DATA ENTRIES.
□ □ □ □ □ □ □

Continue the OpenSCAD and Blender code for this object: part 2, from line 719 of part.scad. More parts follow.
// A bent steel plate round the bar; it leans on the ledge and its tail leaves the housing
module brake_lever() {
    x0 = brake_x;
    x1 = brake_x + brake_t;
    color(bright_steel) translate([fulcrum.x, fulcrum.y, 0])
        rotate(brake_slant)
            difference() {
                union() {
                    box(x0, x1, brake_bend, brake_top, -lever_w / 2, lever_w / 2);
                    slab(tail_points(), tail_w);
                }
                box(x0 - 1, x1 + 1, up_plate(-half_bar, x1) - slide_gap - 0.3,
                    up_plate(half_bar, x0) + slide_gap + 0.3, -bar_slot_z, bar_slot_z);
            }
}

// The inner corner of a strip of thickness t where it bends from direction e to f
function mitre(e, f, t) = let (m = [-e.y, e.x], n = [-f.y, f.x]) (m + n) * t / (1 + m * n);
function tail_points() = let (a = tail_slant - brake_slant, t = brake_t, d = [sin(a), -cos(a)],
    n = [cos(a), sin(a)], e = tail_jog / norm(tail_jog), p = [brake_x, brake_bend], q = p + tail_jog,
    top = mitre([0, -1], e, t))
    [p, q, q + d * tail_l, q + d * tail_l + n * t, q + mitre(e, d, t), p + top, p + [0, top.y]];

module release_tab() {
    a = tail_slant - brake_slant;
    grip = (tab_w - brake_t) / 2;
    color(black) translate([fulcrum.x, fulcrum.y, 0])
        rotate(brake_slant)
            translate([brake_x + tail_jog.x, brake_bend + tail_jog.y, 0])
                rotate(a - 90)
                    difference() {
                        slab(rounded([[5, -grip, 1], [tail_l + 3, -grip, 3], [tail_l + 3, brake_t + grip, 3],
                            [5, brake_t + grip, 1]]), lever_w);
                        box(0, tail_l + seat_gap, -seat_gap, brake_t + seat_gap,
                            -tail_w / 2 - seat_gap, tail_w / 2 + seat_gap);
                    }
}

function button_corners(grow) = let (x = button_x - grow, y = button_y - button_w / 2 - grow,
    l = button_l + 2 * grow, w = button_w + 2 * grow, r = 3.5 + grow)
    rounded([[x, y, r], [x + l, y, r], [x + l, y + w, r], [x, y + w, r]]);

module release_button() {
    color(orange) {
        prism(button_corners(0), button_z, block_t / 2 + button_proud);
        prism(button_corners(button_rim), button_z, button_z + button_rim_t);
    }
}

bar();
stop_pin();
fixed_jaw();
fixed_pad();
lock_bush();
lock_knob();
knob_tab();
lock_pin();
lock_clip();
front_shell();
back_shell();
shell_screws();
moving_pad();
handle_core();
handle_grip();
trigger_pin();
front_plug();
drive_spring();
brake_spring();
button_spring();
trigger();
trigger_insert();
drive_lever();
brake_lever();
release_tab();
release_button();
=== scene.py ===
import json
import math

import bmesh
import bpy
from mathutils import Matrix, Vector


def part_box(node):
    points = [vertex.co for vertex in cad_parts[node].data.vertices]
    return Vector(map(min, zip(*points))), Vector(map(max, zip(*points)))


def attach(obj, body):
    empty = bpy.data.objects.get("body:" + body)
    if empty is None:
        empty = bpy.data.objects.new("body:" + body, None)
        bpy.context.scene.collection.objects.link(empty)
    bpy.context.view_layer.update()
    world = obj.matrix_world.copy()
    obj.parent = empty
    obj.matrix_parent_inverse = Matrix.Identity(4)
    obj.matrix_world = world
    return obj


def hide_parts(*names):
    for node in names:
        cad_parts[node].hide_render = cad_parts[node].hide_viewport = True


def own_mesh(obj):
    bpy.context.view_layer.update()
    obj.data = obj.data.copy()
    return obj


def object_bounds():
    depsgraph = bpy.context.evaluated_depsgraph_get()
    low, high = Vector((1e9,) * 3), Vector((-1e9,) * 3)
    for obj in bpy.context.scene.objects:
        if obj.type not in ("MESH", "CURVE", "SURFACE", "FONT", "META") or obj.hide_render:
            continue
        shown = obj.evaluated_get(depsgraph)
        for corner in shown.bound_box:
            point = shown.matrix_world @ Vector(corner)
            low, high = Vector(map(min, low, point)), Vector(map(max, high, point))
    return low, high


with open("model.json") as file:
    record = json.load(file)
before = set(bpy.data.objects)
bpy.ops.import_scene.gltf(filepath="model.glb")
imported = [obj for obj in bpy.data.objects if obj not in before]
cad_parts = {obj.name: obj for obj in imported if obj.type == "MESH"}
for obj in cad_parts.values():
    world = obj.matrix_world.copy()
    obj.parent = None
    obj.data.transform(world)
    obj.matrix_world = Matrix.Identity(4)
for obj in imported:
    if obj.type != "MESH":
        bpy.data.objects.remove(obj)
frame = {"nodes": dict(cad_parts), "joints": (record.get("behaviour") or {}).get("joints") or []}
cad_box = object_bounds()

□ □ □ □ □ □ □

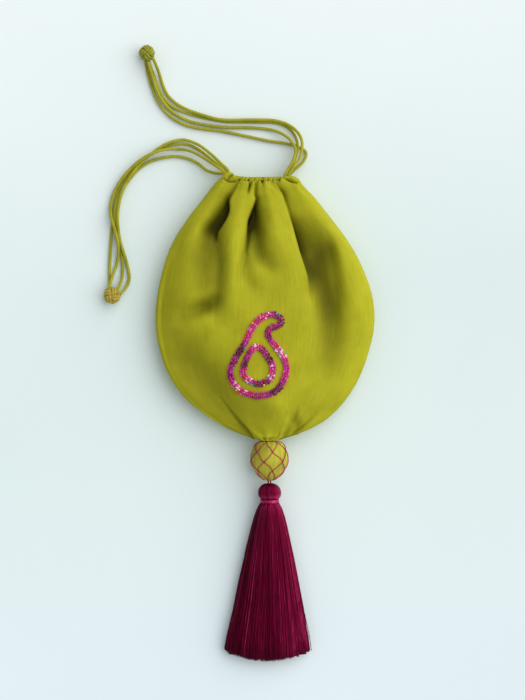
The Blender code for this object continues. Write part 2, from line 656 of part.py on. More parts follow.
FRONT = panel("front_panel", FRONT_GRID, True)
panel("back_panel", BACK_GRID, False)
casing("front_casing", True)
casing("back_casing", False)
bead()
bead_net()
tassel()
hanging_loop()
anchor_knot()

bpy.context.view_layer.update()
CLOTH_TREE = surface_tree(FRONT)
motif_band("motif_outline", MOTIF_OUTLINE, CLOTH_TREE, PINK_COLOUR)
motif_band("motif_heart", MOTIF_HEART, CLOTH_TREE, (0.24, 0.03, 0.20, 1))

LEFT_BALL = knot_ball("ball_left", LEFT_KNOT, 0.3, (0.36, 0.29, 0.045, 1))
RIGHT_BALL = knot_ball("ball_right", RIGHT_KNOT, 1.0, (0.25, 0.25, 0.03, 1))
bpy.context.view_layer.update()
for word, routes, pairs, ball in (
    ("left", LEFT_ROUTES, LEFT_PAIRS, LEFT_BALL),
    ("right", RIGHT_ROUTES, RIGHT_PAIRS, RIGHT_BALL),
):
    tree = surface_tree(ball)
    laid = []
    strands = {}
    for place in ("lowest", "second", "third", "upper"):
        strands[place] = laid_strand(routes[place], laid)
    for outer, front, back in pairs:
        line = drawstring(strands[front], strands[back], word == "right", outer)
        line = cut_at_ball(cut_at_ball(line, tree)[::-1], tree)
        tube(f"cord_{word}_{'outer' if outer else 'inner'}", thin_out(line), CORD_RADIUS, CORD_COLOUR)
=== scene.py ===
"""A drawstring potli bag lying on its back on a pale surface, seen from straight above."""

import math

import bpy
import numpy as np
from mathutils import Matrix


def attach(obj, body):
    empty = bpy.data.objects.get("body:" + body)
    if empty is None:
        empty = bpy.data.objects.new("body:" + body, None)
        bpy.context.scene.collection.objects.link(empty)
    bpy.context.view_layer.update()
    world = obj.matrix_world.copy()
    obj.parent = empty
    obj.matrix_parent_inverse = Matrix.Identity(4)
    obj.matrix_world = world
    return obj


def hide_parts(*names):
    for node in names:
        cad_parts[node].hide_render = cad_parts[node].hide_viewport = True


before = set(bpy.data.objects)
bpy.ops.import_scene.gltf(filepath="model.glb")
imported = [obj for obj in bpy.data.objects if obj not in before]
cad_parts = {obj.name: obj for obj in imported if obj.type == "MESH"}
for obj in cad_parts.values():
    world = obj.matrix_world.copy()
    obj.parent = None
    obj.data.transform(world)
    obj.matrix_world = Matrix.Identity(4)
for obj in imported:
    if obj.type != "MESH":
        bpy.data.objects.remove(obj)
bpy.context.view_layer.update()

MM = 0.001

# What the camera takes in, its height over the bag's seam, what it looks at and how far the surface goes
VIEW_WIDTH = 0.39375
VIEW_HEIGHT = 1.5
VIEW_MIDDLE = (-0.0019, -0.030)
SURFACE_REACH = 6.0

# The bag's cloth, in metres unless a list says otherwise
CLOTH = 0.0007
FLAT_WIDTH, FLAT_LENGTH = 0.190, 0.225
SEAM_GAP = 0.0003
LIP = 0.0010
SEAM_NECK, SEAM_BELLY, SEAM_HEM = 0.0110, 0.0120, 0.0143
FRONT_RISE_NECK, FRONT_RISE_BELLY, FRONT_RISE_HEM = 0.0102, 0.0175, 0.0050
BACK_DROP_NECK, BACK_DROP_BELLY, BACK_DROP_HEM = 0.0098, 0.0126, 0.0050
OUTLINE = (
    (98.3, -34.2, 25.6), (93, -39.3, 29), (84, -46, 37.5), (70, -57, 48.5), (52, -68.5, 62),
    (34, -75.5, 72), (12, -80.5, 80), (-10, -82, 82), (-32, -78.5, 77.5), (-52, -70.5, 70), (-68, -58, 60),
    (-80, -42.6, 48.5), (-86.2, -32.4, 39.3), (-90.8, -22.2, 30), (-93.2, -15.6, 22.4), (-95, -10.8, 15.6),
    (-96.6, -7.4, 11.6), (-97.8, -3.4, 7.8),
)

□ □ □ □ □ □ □

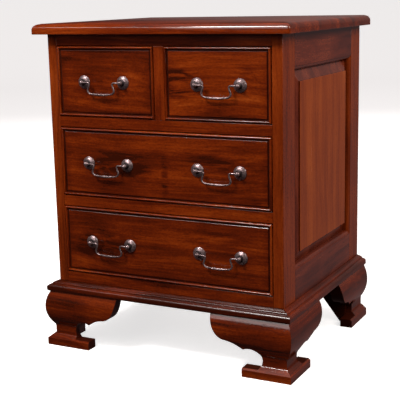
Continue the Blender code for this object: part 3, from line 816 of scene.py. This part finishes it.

□ □ □ □ □ □ □

AIM. Your task is to transcribe only the lines from the line containing "Continue the OpenSCAD" through the line containing "[p, q, q + d * tail_l, q", word for word.

PROBLEM SOLUTION.
Continue the OpenSCAD and Blender code for this object: part 2, from line 719 of part.scad. More parts follow.
// A bent steel plate round the bar; it leans on the ledge and its tail leaves the housing
module brake_lever() {
    x0 = brake_x;
    x1 = brake_x + brake_t;
    color(bright_steel) translate([fulcrum.x, fulcrum.y, 0])
        rotate(brake_slant)
            difference() {
                union() {
                    box(x0, x1, brake_bend, brake_top, -lever_w / 2, lever_w / 2);
                    slab(tail_points(), tail_w);
                }
                box(x0 - 1, x1 + 1, up_plate(-half_bar, x1) - slide_gap - 0.3,
                    up_plate(half_bar, x0) + slide_gap + 0.3, -bar_slot_z, bar_slot_z);
            }
}

// The inner corner of a strip of thickness t where it bends from direction e to f
function mitre(e, f, t) = let (m = [-e.y, e.x], n = [-f.y, f.x]) (m + n) * t / (1 + m * n);
function tail_points() = let (a = tail_slant - brake_slant, t = brake_t, d = [sin(a), -cos(a)],
    n = [cos(a), sin(a)], e = tail_jog / norm(tail_jog), p = [brake_x, brake_bend], q = p + tail_jog,
    top = mitre([0, -1], e, t))
    [p, q, q + d * tail_l, q + d * tail_l + n * t, q + mitre(e, d, t), p + top, p + [0, top.y]];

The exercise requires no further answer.